Are the proponents of new restrictions on patients’ rights telling us the truth? The answer is a definite NO.

Those who claim that medical malpractice insurance costs are driving up the costs of health care are actually misleading the American public. Hawaii has been subjected to these untruths by doctors who want laws passed that will allow them to injure patients through negligence and escape any responsibility.

According to an in depth analysis of this subject by consumer advocate Public Citizen the fact is that medical malpractice insurance costs nationwide in 2002, for instance, had only a minuscule impact on the cost of health care – less than one percent!

Medical malpractice expenditures comprise less than 1 percent of overall health costs. In 2002 health care expenditures rose 9.3 percent to $1.553 trillion.
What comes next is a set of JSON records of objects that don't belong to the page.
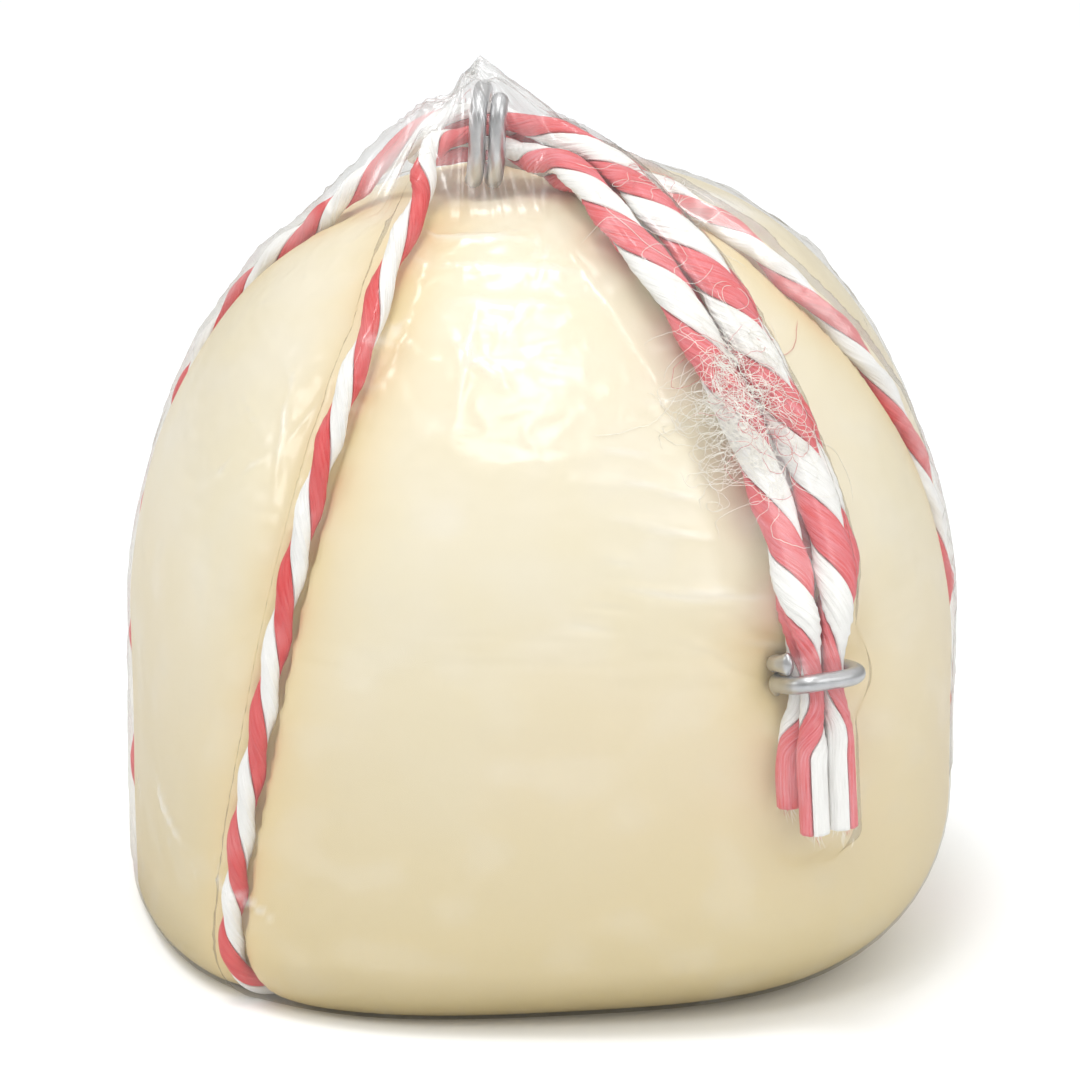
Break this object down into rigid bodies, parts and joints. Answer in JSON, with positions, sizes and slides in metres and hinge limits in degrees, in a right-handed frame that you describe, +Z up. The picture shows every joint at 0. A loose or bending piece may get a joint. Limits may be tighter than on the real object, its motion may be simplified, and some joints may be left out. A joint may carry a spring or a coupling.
{
  "type": "provoleta cheese",
  "caption": "Small domed stretched-curd cheese with a flat base, tied round with red and white twine, clipped at the top and sealed in clear shrink film.",
  "frame": {"origin": "middle of the cheese's flat base, on the surface that it stands on", "axes": "+Z up, from the base to the gathered peak of the film. -Y is the front, where one strand of twine and the twine's tail come down. +X is the right."},
  "size_m": [0.1211, 0.1207, 0.1251],
  "materials": {
    "cheese": "smooth, slightly translucent cream cheese",
    "twine_red": "soft spun red ply",
    "twine_white": "soft spun white ply",
    "clip_wire": "dull drawn wire",
    "clear_film": "clear glossy shrink film"
  },
  "bodies": {
    "root": {"cheese": "cheese", "twine_one_red": "twine_red", "twine_one_white": "twine_white", "twine_two_red": "twine_red", "twine_two_white": "twine_white", "clip_top": "clip_wire", "clip_tail": "clip_wire", "film": "clear_film"}
  },
  "joints": []
}
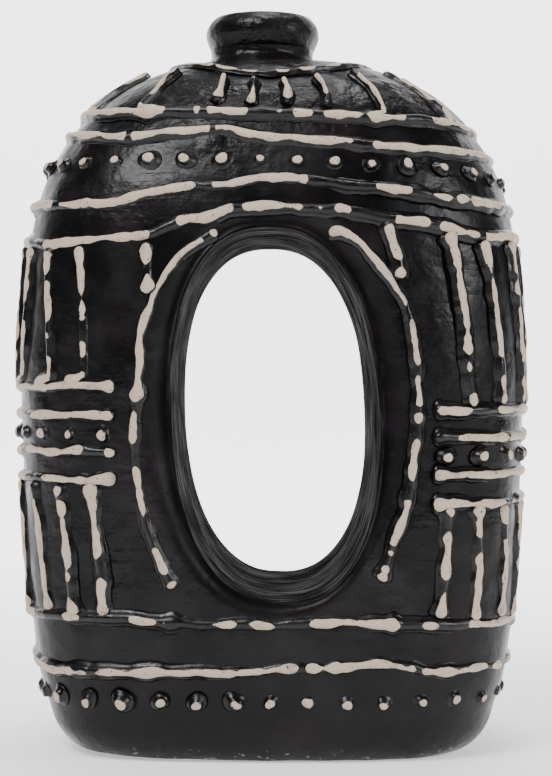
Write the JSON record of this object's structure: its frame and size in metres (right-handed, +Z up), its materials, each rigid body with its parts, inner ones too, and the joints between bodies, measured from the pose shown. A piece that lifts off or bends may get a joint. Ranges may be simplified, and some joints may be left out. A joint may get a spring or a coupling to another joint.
{
  "type": "pierced clay vase",
  "caption": "Black clay vase with an oval window through its body, a short rolled neck and raised slip lines and dots",
  "frame": {"origin": "middle of the flat resting face", "axes": "+Z up through the neck, the front with the clearer side of the window faces -Y, +X to the right seen from the front"},
  "size_m": [0.177, 0.1192, 0.2512],
  "materials": {
    "burnished_clay": "burnished, satin to glossy black",
    "brushed_clay": "brushed satin black with streaks across the tunnel",
    "cream_slip": "raised slip, matte cream crests on black sides"
  },
  "bodies": {
    "root": {"arch_ring": "cream_slip", "back_window_frame": "cream_slip", "base_slab": "burnished_clay", "front_window_frame": "cream_slip", "left_band_bottom_line": "cream_slip", "left_band_dots": "cream_slip", "left_band_top_line": "cream_slip", "left_lower_bars": "cream_slip", "left_panel_head": "cream_slip", "left_panel_sill": "cream_slip", "left_pillar": "burnished_clay", "left_upper_bars": "cream_slip", "lower_dots": "cream_slip", "lower_ring": "cream_slip", "lower_wall": "burnished_clay", "mouth_lip": "burnished_clay", "neck_collar": "burnished_clay", "neck_cordon": "cream_slip", "panel_base_line": "cream_slip", "panel_top_line": "cream_slip", "right_band_bottom_line": "cream_slip", "right_band_dots": "cream_slip", "right_band_top_line": "cream_slip", "right_lower_bars": "cream_slip", "right_panel_head": "cream_slip", "right_panel_sill": "cream_slip", "right_pillar": "burnished_clay", "right_upper_bars": "cream_slip", "shoulder_dome": "burnished_clay", "shoulder_rays": "cream_slip", "shoulder_ring": "cream_slip", "tunnel_wall": "brushed_clay", "upper_dots": "cream_slip", "upper_ring": "cream_slip", "upper_wall": "burnished_clay"}
  },
  "joints": []
}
Yet expenditures on all malpractice premiums reported to the National Association of Insurance Commissioners (NAIC) that year were only $9.6 billion – making malpractice costs about .62 percent of national health care expenditures.

In Hawai`i, the total payments for medical malpractice insurance coverage were only 0.69% of our state’s overall health care expenditures. Truth be told, even if medical malpractice litigation were completely eliminated, the resulting cost savings would have only the tiniest effect on health care spending. There is no legitimate basis for restricting the legal rights of people who are injured by negligent doctors. Doing so will not have any effect on controlling rising health care expenses.

The Public Citizen analysis of this subject explodes and exposes the fraud that doctors and their insurance companies are perpetuating on the public. Every politician and member of the public should have this book as a resource to understand health care in America: Jackson Williams, et al., PUBLIC CITIZEN, MEDICAL MALPRACTICE BRIEFING BOOK: CHALLENGING THE MISLEADING CLAIMS OF THE DOCTORS’ LOBBY (2004).